The car industry is speeding towards solutions Lovins proposed nearly 20 years ago, when he developed the idea of a "hyper car" - a carbon fibre hybrid petrol- and electricity-run machine that weighs next to nothing, has far fewer parts than conventional cars, does 150-200mpg and emits practically nothing. Last November, Toyota unveiled just that: a four-door carbon fibre model the same size as its green Prius but about a quarter of the weight of some Minis. It emits only one third of the Prius's greenhouse gases and does more than 100mpg. Now most car makers, with one eye on $100 dollar a barrel oil prices and an understanding that there is a vast market for green, are playing catch-up with Lovins' ideas.

While at Oxford in the 70s, Lovins helped set up Friends of the Earth in Britain and stopped Rio Tinto digging up Snowdonia. By the age of 28, he had worked out that the US could phase out fossil fuels not at a cost, but at a profit. "We stand here confronted by insurmountable opportunities," he wrote. Now the revolution he helped shape is coming, and Lovins says the US can eliminate all oil use by 2050, "and know unprecedented prosperity".

"We're finding in the auto sector speed of change at a fundamental level," he says. "Change is coming out of fear and the car makers are gazing into the abyss. It is widely understood that incremental change is a high-risk strategy. Those who take the opportunity to change will do very well. We can save half the oil we use and the rest we can save with advanced biofuels."

He dismisses nuclear power as the fantasy of control and command states stuck in the 50s. "New nuclear plants are so costly that spending the same on micropower can save two to 10 times more CO2, and sooner. In 2005, renewables produced one sixth of the world's total electricity and a third of new electricity. This revolution already happened - sorry if you missed it!"

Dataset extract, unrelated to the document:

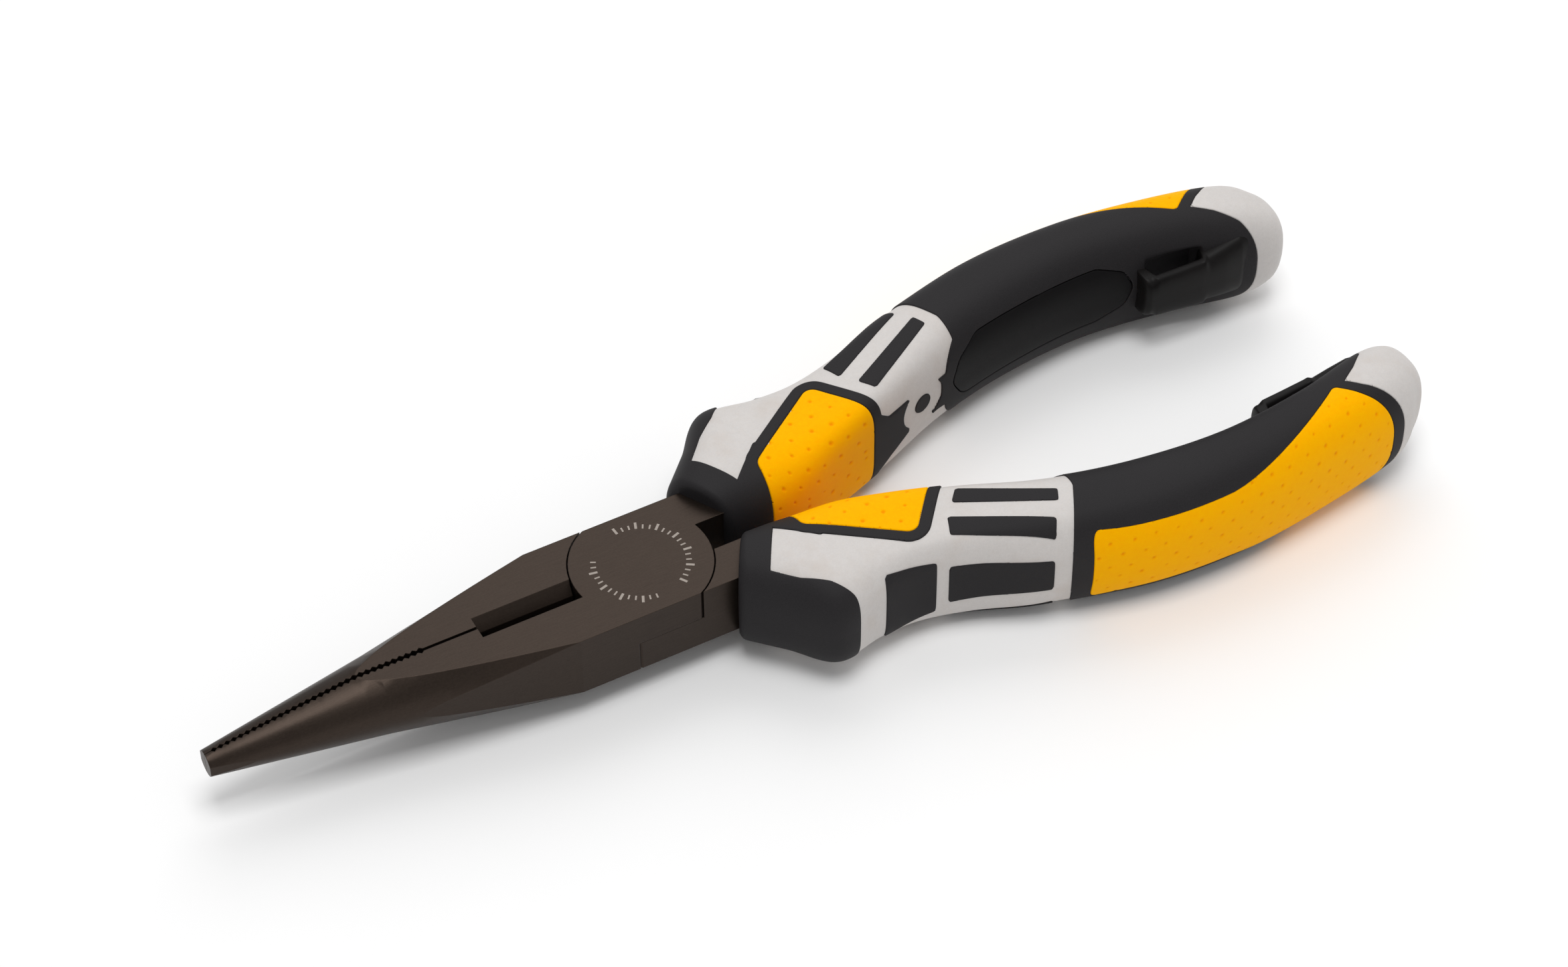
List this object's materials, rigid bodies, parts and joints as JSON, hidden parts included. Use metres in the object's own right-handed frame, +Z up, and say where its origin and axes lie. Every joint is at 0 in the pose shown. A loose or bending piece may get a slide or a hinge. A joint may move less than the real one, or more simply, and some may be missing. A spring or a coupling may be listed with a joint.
{
  "type": "needle nose pliers",
  "caption": "Long nose pliers with a lap joint, toothed tapering jaws, a side cutter and moulded two-part grips with soft pads and a tether bridge on each grip.",
  "frame": {"origin": "on the pivot axis, in the lower flat face of the lap joint", "axes": "+X runs along the closed pliers from the jaw tips to the ends of the grips, +Y runs across the jaws towards the grip of half A, +Z is up along the pivot axis"},
  "size_m": [0.1978, 0.0662, 0.0213],
  "materials": {
    "dark_steel": "dark satin phosphate with fine grinding lines",
    "rivet_steel": "dark satin, ground flush",
    "black_rubber": "soft matt thermoplastic rubber",
    "black_panel": "satin",
    "black_plastic": "satin moulded plastic",
    "pale_plastic": "satin moulded plastic, warm pale grey",
    "amber_pad": "soft matt rubber with moulded dimples"
  },
  "bodies": {
    "root": {"jaw_half_a": "dark_steel", "pivot_rivet": "rivet_steel", "core_a": "pale_plastic", "guard_a": "black_rubber", "sleeve_a": "black_rubber", "bars_a": "black_rubber", "thumb_pad_a": "amber_pad", "palm_pad_a": "amber_pad", "side_panel_a": "black_panel", "end_cap_a": "pale_plastic", "tether_bridge_a": "black_plastic"},
    "half_b": {"jaw_half_b": "dark_steel", "core_b": "pale_plastic", "guard_b": "black_rubber", "sleeve_b": "black_rubber", "bars_b": "black_rubber", "thumb_pad_b": "amber_pad", "palm_pad_b": "amber_pad", "side_panel_b": "black_panel", "end_cap_b": "pale_plastic", "tether_bridge_b": "black_plastic"}
  },
  "joints": [
    {"name": "pivot", "type": "hinge", "parent": "root", "child": "half_b", "pos_m": [0, 0, 0.00575], "axis": [0, 0, -1], "range_deg": [0, 40]}
  ]
}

Lovins works by seeking efficiency at every point. Take the most energy-efficient existing hybrid car, he says. Drive it carefully and you can double efficiency. Make it ultra-light, and you can redouble it. Run it on an advanced biofuel, and you can quadruple its oil efficiency again. If you then give it batteries that can be recharged by connecting a plug to an electric power source and have a good economic model to pay for the batteries, then you at least double efficiency again. Put all this together, and you can be down to about 3% of the oil per mile you started with. And Lovins says he has never known any company invest in energy and not make a profit.

He's working with the Pentagon, which spends nearly a third of its vast budget on moving troops and equipment around. If it invested in really energy-efficient goals, in the same way as, say, it invested in the internet, GPS and chips, Lovins says it would shift the entire global energy landscape. The knock-on effect would transform civilian car, truck and plane industries, too. The cost? It's a $180bn investment, he reckons - or roughly what the UK spends on its health service in a year.